The pro-Liberal character of the unions’ “day of action” was further illustrated by the role the Lead Now group played in orchestrating some of last Friday’s protest events. Lead Now was the campaign group behind a major get-out-the-vote drive in 2015 which, in alliance with the trade unions’ “Anybody but Harper” campaign, helped elect Justin Trudeau and his Liberals at the federal level.

Lead Now advanced the spurious claim that a “strategic” vote for a Liberal candidate offered an alternative to Stephen Harper’s Conservatives. Since coming to power, Trudeau’s “progressive,” gender-balanced cabinet has pledged billions more for Canada’s armed forces, expanded Canada’s involvement in US-led military interventions around the world, launched a vast privatization program to sell off the country’s public infrastructure, and continued austerity policies, such as with their below-inflation health transfers to the provinces.
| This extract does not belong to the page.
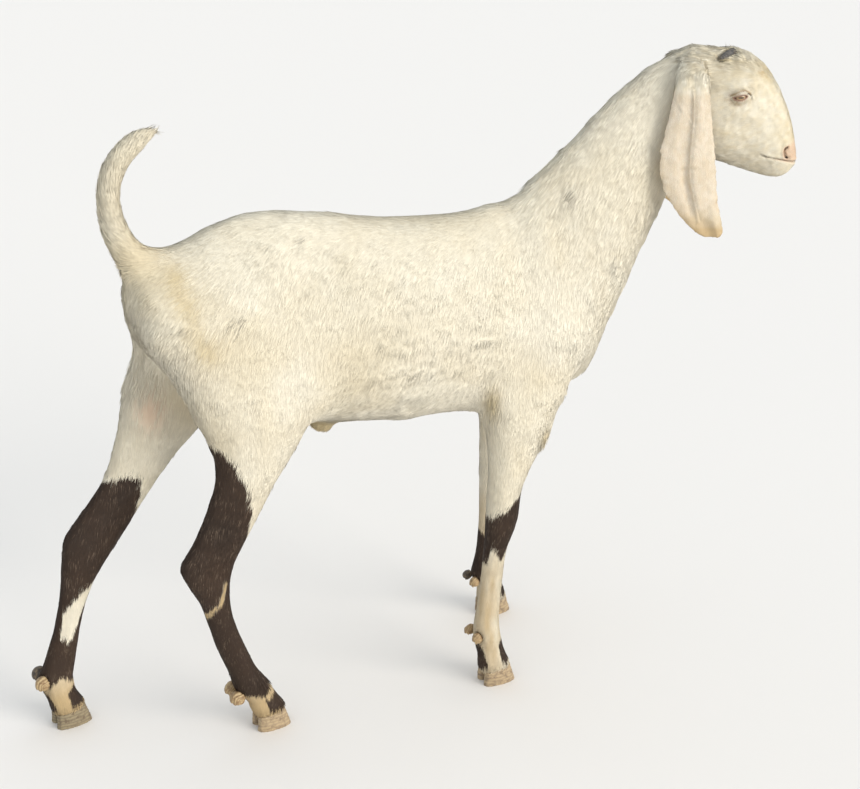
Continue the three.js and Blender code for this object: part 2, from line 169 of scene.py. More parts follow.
def path_distance(points, path):
    """How far each point is from a line through the given places."""
    path = np.asarray(path, float)
    nearest = np.full(len(points), np.inf)
    for start, end in zip(path[:-1], path[1:]):
        run = end - start
        along = np.clip((points - start) @ run / (run @ run), 0, 1)
        gap = np.linalg.norm(points - start - along[:, None] * run, axis=1)
        nearest = np.minimum(nearest, gap)
    return nearest


def drift(points, size, seed):
    """Smooth random values from -1 to 1, with features about `size` metres across."""
    place = points / size + seed * 7.31
    cell = np.floor(place).astype(np.int64)
    part = place - cell
    part = part * part * (3 - 2 * part)
    total = np.zeros(len(points))
    for corner in np.ndindex(2, 2, 2):
        at = cell + corner
        mixed = at[:, 0] * 73856093 ^ at[:, 1] * 19349663 ^ at[:, 2] * 83492791 ^ seed * 2654435761
        mixed = (mixed ^ (mixed >> 15)) * 1274126177
        value = ((mixed ^ (mixed >> 13)) & 0xFFFF) / 32767.5 - 1
        share = np.where(corner, part, 1 - part).prod(1)
        total += value * share
    return total


# ---- meshes -------------------------------------------------------------------------------------
def read(data, name, width=3, kind=np.float32):
    """One property of every element of a mesh collection, as an array."""
    values = np.empty(len(data) * width, kind)
    data.foreach_get(name, values)
    return values.reshape(-1, width) if width > 1 else values


def points_of(mesh):
    return read(mesh.vertices, "co").astype(float)


def normals_of(mesh):
    return read(mesh.vertices, "normal").astype(float)


def place_points(mesh, points):
    mesh.vertices.foreach_set("co", points.astype(np.float32).ravel())
    mesh.update()


def push_out(mesh, points, push):
    """Moves each point along its normal by so many millimetres."""
    place_points(mesh, points + normals_of(mesh) * push[:, None] * MM)


def triangles_of(mesh):
    mesh.calc_loop_triangles()
    return read(mesh.loop_triangles, "vertices", 3, np.int32)


def edges_of(mesh):
    return read(mesh.edges, "vertices", 2, np.int32)


def new_object(name, mesh):
    made = bpy.data.objects.new(name, mesh)
    bpy.context.scene.collection.objects.link(made)
    return made


@contextlib.contextmanager
def opened(mesh):
    """A mesh opened for work on its parts, and written back."""
    made = bmesh.new()
    made.from_mesh(mesh)
    yield made
    made.to_mesh(mesh)
    made.free()


def mesh_from(name, vertices, triangles):
    """A smooth mesh of triangles, straight from arrays."""
    mesh = bpy.data.meshes.new(name)
    mesh.vertices.add(len(vertices))
    mesh.vertices.foreach_set("co", vertices.astype(np.float32).ravel())
    mesh.loops.add(triangles.size)
    mesh.loops.foreach_set("vertex_index", triangles.astype(np.int32).ravel())
    mesh.polygons.add(len(triangles))
    mesh.polygons.foreach_set("loop_start", np.arange(0, triangles.size, 3, dtype=np.int32))
    mesh.update(calc_edges=True)
    mesh.polygons.foreach_set("use_smooth", np.ones(len(triangles), bool))
    return mesh


def apply_modifier(obj, kind, **settings):
    """Puts one modifier on an object and keeps its result as the object's plain mesh."""
    modifier = obj.modifiers.new(kind.lower(), kind)
    for name, value in settings.items():
        setattr(modifier, name, value)
    old = obj.data
    seen = obj.evaluated_get(bpy.context.evaluated_depsgraph_get())
    obj.data = bpy.data.meshes.new_from_object(seen)
    obj.modifiers.clear()
    bpy.data.meshes.remove(old)
    obj.data.shade_smooth()


KINDS = {  # of attribute: its field, its width and its kind of number
    "INT": ("value", 1, np.int32),
    "FLOAT": ("value", 1, np.float32),
    "FLOAT_VECTOR": ("vector", 3, np.float32),
    "FLOAT_COLOR": ("color", 4, np.float32),
}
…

This underscores that if workers are to be successful in their fight for wage increases and improvements to working conditions, they must immediately move to take the conduct of the struggle out of the hands of the OFL and the unions. Workers should form their own independent organizations of struggle to advance their own demands, including a livable income of at least $20 per hour, the full restoration of all of the benefits enjoyed by workers at Tim Hortons and other businesses prior to the recent retaliation by employers, and an end to exploitative practices such as temp agency work.

Such demands can only be achieved in irreconcilable political struggle against the big business Liberals, the NDP, and their pro-capitalist trade union accomplices. It requires the adoption of a socialist and internationalist programme to fight for the establishment of a workers’ government committed to placing the needs of the vast majority for decent-paying and secure jobs above the profit interests of the corporate elite.